While we commend the UN for committing additional resources to fighting the outbreak in Haiti over the last three years, we remain disappointed in the unwillingness of the organization to formally apologize to the victims and their families and to set up a fair and transparent process that allows for victims to seek remediation.
In light of Hurricane Matthew’s devastating toll in Haiti, we urge the UN to address this crisis with renewed urgency. This year, there have been 29, 000 cholera cases and 267 deaths reported, an uptick in cases from 2014 and 2015.  In the month of October alone, cases of cholera surged beyond 3,500, creating a heightened public health emergency in this already challenging time.[2] Given the impact of Hurricane Matthew on Haitian infrastructure, we need immediate action to prevent a dramatic increase in new cholera cases.
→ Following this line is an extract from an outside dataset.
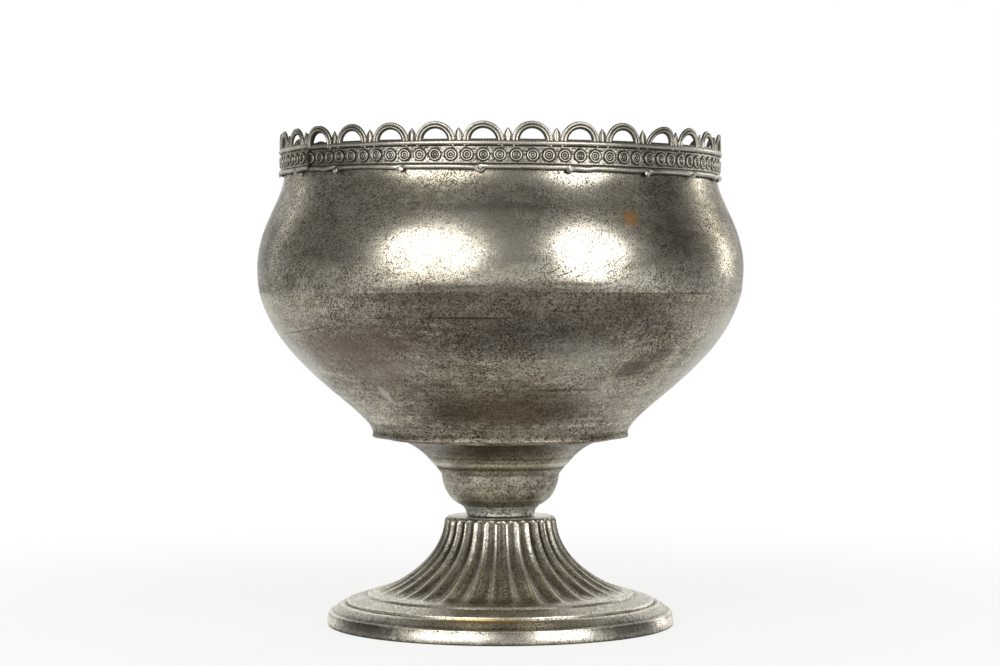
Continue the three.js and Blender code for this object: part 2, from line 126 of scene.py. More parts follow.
class BowlSizes(bpy.types.PropertyGroup):
    """The two spun shells."""

    belly_radius: length("Belly radius", "Radius at the fullest point", WIDEST - 0.05 * MM)
    belly_level: length("Belly level", "Height of the fullest point", 0.1844)
    seam_radius: length("Seam radius", "Radius where the two shells meet", 0.1246)
    neck_radius: length("Neck radius", "Radius of the straight neck", 0.1118)
    neck_level: length("Neck level", "Height where the straight neck starts", 0.2322)
    ledge_radius: length("Ledge radius", "Radius of the ledge under the bowl", 0.0665)
    wall: length("Wall", "Thickness of the sheet", 0.0012)
    dent_depth: length("Dent depth", "How deep the soft dents go", 0.00045)
    seam_gap: length("Seam gap", "Width of the open line at the seam", 0.00006)


class StemSizes(bpy.types.PropertyGroup):
    """The spun cup and the collar under it."""

    rim_radius: length("Cup rim radius", "Radius of the cup under the bowl", 0.0575)
    waist_radius: length("Cup waist radius", "Radius where the cup turns steep", 0.0305)
    waist_level: length("Cup waist level", "Height of the waist", 0.0778)
    base_radius: length("Cup base radius", "Radius of the cup's flat base", 0.0197)
    wall: length("Wall", "Thickness of the sheet", 0.0012)
    collar_top_radius: length("Collar top radius", "Radius of the collar under the cup", 0.0196)
    collar_waist_radius: length("Collar waist radius", "Radius of the collar on the foot", 0.0176)


class FootSizes(bpy.types.PropertyGroup):
    """The cast foot."""

    radius: length("Foot radius", "Radius of the upright band", 0.0897)
    band_height: length("Band height", "Height of the upright band", 0.0068)
    notch_radius: length("Notch radius", "Radius of the notch between the mouldings", 0.0797)
    groove_radius: length("Groove radius", "Radius of the groove round the field", 0.0690)
    shoulder_radius: length("Shoulder radius", "Radius of the top of the flutes", 0.0291)
    top_radius: length("Top radius", "Radius of the flat top", 0.0262)
    wall: length("Wall", "Thickness of the casting", 0.0030)
    flutes: IntProperty(name="Flutes", description="Flutes round the foot", default=32, min=3)
    flute_depth: length("Flute depth", "Depth of a flute", 0.0016)
    flute_phase: angle("Flute phase", "Angle from the front to a ridge", -4.5)
    ridge: share("Ridge", "Part of the pitch that the ridge takes", 0.1)


class GallerySizes(bpy.types.PropertyGroup):
    """The stamped strips round the neck."""

    arches: IntProperty(name="Arches", description="Arches round the rim", default=31, min=3)
    roundels: IntProperty(name="Roundels", description="Roundels under each arch", default=3)
    ground_radius: length("Ground radius", "Radius of the back of the strips", 0.1126)
    bead_top: length("Bead top", "Height of the strip below its arches", 0.0147)
    arch_radius: length("Arch radius", "Outer radius of an arch", 0.0096)
    arch_sink: length("Arch sink", "How far an arch's centre lies under the bead top", 0.0011)
    bud_height: length("Bud height", "Height of the bud between two arches", 0.0053)
    bud_width: length("Bud width", "Width of the bud", 0.0044)
    roundel_radius: length("Roundel radius", "Outer radius of a roundel", 0.00305)
    phase: angle("Phase", "Angle from the front to the first arch", -4.1)
    tilt: length("Tilt", "How far the strips climb to the left", 0.0014)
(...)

On October 25th, Philip Alston, Special Rapporteur on extreme poverty and human rights, presented a report to the UN General Assembly outlining the fundamental flaws in the UN’s response to the 2010 outbreak. We agree with Alston’s analysis that the UN’s “existing approach is morally unconscionable, legally indefensible and politically self-defeating.”[3]
We were pleased that in August, the UN finally acknowledged that it must “do much more regarding its own involvement in the initial outbreak and the suffering of those affected by cholera.”[4] We also commend your administration for recognizing the UN’s “moral responsibility” to the victims and for committing to providing victims and their families with “material assistance and support.”[5]  However, the words and actions to date fall far short.
As Members of Congress representing the United States, the leading contributor to the UN’s peacekeeping activities, we again call for the United Nations to issue a formal apology to the victims of the cholera outbreak and their families. While we applaud the UN’s efforts to secure more funding for cholera treatment and prevention in Haiti, these efforts do not absolve the UN of its obligation to receive legal claims from victims of the epidemic and provide remediation for the affected communities. [6] We recognize our own country’s leadership role at the UN and fully support the proposed new measures to address cholera in Haiti and will encourage our own mission to allocate UN resources for cholera as appropriate.